Today is a day of shame in Australian politics. Everyone deplores the appalling incidence of violence and child sexual abuse in indigenous communities. But there simply isn’t any quick, magical solution. The policy Howard has just announced is worse, more racist and more wildly impractical and misconceived than anything Pauline Hanson ever spouted. Kevin Rudd’s meek, kneejerk endorsement of it is almost as disgusting, and marks him unfit to lead Australia. At least Howard has the guts to announce policies of his own, however repugnant and ill-considered.
Further thoughts - I should also comment on Howard’s announced cancellation of the permit system for entry to Aboriginal townships. Not only does this abolish one of the most central attributes of private property (and therefore take a major step towards what one suspects is a covert ideological aim of abolishing land rights), but it has nothing whatever to do with Howard’s professed objective of tackling child sexual abuse in indigenous communities. In fact it is likely to prove counter-productive in that regard. The recent Wild/Anderson report highlighted the incidence of sexual predation on young Aboriginal girls by white miners and others. Removing permit restrictions will create open slather for these predators to enter indigenous communities without restriction, not to mention others trying to peddle alcohol, illicit drugs pornography and so on. Removing the permit system will make it much harder for the handful of additional police Howard is supplying to enforce the new restrictions he professes to wish to impose.
Howard’s plans also involve a proposal to deliver school breakfasts/lunches to Aboriginal children, at parents’ expense. In fact, such schemes already exist in many indigenous schools, but are currelty delivered free of charge. Far from assisting Aboriginal families in need, this proposal is actually reducing existing programs and imposing a “user pays” system on the kids Howard professes to want to help.

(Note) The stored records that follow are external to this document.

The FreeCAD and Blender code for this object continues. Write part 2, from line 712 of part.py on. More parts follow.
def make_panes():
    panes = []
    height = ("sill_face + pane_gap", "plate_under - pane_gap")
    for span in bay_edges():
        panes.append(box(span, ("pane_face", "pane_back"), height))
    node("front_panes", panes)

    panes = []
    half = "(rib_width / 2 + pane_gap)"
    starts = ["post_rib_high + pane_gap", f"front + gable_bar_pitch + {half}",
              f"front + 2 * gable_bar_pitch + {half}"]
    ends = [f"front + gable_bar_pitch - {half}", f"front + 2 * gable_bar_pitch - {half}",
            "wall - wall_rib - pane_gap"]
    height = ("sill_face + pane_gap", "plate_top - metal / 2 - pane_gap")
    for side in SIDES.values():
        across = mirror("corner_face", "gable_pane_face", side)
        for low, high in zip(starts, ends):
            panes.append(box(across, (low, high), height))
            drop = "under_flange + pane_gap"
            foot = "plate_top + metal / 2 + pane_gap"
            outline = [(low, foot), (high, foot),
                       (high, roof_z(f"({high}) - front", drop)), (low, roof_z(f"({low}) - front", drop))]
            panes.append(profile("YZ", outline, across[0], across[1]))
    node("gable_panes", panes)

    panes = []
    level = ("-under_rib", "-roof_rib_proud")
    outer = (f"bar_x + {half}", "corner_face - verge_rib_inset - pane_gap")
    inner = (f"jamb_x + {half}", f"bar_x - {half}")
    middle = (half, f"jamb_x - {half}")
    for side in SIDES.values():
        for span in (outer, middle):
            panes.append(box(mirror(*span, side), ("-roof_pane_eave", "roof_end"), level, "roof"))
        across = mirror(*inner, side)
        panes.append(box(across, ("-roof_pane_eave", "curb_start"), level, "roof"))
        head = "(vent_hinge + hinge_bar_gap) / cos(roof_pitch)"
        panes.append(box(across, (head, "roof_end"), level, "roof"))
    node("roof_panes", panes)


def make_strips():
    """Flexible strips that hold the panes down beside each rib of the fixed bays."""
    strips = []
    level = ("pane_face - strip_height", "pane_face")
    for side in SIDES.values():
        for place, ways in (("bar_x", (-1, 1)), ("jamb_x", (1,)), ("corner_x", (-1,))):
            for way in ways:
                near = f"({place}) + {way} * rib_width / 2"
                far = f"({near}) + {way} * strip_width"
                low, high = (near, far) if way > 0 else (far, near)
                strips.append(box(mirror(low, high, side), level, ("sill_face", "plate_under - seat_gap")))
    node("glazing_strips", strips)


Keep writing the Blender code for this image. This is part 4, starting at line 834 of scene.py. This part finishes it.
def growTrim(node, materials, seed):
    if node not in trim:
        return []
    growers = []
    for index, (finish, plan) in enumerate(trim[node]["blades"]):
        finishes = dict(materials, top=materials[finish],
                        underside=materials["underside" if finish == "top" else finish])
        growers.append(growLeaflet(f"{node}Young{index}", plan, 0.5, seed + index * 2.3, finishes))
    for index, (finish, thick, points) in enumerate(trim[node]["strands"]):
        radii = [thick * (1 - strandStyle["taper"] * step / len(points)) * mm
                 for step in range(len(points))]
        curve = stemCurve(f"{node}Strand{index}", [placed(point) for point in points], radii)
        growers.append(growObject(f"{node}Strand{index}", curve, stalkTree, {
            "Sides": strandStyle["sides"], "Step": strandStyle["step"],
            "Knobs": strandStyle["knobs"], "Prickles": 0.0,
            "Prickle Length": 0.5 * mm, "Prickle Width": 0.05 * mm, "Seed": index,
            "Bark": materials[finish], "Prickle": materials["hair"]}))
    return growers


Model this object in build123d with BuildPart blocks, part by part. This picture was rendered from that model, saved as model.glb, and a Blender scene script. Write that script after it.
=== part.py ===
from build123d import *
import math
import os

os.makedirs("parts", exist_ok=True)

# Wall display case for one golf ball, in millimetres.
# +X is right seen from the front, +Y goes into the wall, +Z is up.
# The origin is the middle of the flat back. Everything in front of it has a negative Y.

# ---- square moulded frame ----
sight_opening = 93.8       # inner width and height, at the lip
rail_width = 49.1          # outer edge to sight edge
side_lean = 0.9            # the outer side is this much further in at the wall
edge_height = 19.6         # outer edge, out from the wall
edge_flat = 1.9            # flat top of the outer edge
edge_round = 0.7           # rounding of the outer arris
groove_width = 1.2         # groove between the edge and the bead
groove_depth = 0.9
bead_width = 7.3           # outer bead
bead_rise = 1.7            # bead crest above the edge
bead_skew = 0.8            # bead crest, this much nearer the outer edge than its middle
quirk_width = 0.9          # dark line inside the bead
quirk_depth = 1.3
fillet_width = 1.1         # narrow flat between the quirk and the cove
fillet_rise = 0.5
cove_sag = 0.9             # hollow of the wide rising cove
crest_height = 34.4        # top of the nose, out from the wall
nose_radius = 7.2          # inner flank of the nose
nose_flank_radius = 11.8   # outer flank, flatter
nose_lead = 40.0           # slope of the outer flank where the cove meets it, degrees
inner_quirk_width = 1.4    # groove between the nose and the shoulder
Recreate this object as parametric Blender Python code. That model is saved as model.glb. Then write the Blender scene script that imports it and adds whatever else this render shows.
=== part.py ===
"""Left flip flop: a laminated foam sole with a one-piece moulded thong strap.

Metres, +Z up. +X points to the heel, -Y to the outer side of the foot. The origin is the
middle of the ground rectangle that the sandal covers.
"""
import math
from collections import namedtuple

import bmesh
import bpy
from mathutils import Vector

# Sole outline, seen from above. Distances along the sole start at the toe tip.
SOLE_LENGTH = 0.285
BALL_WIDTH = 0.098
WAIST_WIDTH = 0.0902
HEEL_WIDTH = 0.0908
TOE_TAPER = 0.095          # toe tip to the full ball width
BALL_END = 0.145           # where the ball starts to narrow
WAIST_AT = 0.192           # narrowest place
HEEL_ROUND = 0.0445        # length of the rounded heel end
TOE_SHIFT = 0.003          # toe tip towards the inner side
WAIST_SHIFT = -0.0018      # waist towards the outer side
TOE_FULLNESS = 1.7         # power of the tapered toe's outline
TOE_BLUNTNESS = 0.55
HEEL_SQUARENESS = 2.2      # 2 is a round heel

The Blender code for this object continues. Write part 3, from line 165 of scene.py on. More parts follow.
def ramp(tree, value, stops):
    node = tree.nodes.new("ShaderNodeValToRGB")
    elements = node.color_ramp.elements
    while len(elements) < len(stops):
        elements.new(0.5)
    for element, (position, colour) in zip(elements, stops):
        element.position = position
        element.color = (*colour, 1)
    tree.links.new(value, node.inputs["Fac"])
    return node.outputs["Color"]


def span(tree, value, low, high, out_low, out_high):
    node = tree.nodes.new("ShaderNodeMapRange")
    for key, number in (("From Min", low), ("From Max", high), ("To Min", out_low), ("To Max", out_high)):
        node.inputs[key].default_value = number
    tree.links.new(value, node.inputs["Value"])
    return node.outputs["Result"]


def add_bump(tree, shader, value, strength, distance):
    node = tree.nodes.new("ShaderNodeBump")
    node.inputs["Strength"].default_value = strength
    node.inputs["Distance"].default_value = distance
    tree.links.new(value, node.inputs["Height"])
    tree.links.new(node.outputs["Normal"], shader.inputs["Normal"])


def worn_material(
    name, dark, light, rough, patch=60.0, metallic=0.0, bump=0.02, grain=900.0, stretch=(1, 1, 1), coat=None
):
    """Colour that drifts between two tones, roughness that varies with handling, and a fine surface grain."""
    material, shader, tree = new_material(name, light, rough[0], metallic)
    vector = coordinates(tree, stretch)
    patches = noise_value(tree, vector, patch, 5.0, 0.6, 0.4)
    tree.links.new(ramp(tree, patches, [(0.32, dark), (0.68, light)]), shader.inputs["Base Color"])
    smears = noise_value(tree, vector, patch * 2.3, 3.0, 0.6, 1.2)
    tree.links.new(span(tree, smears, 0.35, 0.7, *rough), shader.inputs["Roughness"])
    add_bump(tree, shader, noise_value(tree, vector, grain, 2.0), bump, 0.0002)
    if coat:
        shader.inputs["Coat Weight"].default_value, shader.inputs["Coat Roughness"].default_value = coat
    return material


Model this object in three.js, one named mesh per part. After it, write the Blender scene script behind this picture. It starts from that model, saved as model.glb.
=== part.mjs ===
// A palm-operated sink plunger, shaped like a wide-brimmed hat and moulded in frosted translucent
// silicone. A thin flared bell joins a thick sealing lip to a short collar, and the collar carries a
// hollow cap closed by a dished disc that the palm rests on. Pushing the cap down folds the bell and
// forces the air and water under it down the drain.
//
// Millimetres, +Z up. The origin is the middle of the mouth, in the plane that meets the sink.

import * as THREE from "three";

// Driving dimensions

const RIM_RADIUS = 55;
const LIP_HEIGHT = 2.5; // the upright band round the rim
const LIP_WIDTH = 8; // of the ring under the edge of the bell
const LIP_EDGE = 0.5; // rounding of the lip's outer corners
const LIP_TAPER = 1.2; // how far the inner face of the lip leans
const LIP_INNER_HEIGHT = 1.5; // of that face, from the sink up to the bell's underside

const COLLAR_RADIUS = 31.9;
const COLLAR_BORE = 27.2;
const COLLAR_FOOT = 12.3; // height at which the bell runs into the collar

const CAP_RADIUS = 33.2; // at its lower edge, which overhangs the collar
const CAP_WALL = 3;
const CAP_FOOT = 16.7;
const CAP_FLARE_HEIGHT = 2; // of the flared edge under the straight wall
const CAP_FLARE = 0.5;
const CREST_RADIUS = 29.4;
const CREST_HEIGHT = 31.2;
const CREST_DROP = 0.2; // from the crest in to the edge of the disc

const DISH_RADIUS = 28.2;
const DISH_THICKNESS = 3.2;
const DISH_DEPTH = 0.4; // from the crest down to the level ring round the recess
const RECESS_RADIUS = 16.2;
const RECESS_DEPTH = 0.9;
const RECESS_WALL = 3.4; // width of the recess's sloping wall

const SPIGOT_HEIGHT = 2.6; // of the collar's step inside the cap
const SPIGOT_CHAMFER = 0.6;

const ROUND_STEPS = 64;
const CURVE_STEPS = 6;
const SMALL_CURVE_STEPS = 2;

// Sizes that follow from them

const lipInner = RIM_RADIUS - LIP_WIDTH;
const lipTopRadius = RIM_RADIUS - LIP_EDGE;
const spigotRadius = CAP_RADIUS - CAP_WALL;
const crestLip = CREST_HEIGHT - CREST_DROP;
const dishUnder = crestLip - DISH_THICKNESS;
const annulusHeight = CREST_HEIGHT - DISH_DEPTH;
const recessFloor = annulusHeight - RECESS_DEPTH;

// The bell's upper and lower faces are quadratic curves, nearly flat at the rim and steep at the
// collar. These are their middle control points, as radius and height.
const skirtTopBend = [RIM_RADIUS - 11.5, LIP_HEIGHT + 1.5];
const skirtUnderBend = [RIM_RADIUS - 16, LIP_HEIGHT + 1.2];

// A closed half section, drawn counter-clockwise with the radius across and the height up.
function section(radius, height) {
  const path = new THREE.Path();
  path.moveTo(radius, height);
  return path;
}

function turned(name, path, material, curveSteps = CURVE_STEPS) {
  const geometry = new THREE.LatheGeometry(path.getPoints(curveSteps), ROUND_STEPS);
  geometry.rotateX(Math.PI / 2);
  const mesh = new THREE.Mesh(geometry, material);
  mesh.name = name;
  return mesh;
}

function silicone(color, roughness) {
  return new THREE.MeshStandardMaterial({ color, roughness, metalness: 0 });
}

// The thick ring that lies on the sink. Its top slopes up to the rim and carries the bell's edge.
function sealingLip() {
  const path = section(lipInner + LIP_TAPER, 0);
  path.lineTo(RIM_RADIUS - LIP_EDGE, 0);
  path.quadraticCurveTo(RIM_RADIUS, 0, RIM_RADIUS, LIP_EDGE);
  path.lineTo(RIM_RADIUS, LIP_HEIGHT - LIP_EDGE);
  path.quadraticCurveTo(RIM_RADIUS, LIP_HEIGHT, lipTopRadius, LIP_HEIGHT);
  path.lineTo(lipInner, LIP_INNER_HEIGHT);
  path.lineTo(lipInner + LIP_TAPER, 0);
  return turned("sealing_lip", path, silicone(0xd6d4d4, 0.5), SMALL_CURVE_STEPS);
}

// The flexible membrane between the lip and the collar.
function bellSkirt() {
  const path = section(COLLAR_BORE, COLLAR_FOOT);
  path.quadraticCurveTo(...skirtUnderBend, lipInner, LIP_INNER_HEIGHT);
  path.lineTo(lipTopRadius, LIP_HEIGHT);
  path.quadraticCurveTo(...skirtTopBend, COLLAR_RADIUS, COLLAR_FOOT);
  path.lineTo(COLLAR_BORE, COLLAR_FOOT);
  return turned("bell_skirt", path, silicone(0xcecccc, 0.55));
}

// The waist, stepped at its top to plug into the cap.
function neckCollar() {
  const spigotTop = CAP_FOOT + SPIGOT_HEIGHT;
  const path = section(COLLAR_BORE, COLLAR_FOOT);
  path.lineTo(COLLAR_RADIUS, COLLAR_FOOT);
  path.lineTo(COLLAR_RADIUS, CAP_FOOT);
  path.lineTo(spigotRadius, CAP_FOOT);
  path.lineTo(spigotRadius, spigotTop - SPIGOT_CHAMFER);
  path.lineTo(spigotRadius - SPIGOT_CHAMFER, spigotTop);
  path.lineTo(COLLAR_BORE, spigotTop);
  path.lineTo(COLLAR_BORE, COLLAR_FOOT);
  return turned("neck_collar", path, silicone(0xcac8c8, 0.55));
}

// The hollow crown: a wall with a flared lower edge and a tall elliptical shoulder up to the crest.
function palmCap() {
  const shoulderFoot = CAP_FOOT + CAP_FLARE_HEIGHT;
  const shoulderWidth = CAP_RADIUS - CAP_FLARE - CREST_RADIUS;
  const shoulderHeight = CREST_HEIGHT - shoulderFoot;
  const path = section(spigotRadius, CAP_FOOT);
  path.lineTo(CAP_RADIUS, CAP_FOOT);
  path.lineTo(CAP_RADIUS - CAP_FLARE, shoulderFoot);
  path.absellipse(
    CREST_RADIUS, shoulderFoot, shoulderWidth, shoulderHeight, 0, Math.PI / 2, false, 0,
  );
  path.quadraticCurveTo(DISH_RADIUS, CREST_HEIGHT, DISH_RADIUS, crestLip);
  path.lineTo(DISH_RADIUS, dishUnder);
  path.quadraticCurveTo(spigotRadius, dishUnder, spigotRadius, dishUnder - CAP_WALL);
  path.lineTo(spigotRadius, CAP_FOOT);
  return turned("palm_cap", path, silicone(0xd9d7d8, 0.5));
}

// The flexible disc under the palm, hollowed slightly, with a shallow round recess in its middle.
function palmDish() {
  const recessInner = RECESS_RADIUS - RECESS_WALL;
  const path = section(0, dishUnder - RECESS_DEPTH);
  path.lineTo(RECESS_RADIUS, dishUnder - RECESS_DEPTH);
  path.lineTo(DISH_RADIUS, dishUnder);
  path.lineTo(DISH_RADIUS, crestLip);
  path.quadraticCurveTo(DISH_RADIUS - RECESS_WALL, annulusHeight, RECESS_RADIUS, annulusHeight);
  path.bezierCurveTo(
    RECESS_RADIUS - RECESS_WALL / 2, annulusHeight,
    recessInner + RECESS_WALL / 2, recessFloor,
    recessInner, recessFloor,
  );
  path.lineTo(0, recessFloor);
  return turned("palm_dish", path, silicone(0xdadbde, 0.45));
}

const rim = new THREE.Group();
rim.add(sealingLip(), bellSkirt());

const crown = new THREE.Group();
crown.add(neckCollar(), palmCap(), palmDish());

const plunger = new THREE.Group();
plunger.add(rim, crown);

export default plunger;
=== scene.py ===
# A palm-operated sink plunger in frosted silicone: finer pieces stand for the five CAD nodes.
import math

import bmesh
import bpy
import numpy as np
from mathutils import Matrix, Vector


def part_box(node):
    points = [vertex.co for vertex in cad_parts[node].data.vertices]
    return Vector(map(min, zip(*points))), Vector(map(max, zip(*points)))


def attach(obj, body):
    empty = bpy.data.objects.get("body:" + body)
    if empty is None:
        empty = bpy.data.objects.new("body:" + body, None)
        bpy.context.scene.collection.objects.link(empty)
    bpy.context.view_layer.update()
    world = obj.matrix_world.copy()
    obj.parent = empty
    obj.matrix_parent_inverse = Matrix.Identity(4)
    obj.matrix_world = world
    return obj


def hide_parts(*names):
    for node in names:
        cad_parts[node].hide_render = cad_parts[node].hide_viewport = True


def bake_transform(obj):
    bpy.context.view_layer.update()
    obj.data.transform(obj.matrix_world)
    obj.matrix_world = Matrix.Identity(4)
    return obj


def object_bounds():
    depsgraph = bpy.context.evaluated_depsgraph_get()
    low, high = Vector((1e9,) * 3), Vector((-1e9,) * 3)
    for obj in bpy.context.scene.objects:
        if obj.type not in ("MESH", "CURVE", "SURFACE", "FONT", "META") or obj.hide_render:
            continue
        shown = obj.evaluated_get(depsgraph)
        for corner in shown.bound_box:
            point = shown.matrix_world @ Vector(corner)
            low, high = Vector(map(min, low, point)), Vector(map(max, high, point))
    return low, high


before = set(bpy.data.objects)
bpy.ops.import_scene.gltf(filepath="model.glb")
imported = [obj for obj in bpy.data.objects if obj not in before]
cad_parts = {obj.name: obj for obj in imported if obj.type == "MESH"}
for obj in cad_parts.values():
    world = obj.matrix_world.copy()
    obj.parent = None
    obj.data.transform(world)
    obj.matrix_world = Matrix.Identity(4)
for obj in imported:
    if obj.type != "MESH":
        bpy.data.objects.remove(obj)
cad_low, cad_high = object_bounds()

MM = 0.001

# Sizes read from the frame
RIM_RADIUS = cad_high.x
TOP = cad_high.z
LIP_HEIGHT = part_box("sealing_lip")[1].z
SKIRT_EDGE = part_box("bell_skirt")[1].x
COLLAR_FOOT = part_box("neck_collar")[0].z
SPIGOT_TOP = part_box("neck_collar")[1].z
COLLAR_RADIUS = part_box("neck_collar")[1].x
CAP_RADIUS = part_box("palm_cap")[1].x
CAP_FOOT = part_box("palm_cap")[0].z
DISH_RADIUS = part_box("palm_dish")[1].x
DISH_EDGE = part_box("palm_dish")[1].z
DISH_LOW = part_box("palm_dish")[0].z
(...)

His announced taking of control of Aboriginal townships also apparently involves a commitment to charge “market rents” for housing. That too will cause drastic financial hardship among the very people Howard professes to be trying to help. Most indigenous housing associations charge their tenants concessional rents, because not only are many of those tenants unemployed, but the cost of food, transport and just about all other necessities of life is vastly higher than in major towns and cities. While a significant hard core minority certainly squander welfare money on drugs and alcohol, increasing the cost of living indiscriminately to the poorest Australians hardly seems a sensible way to address that problem.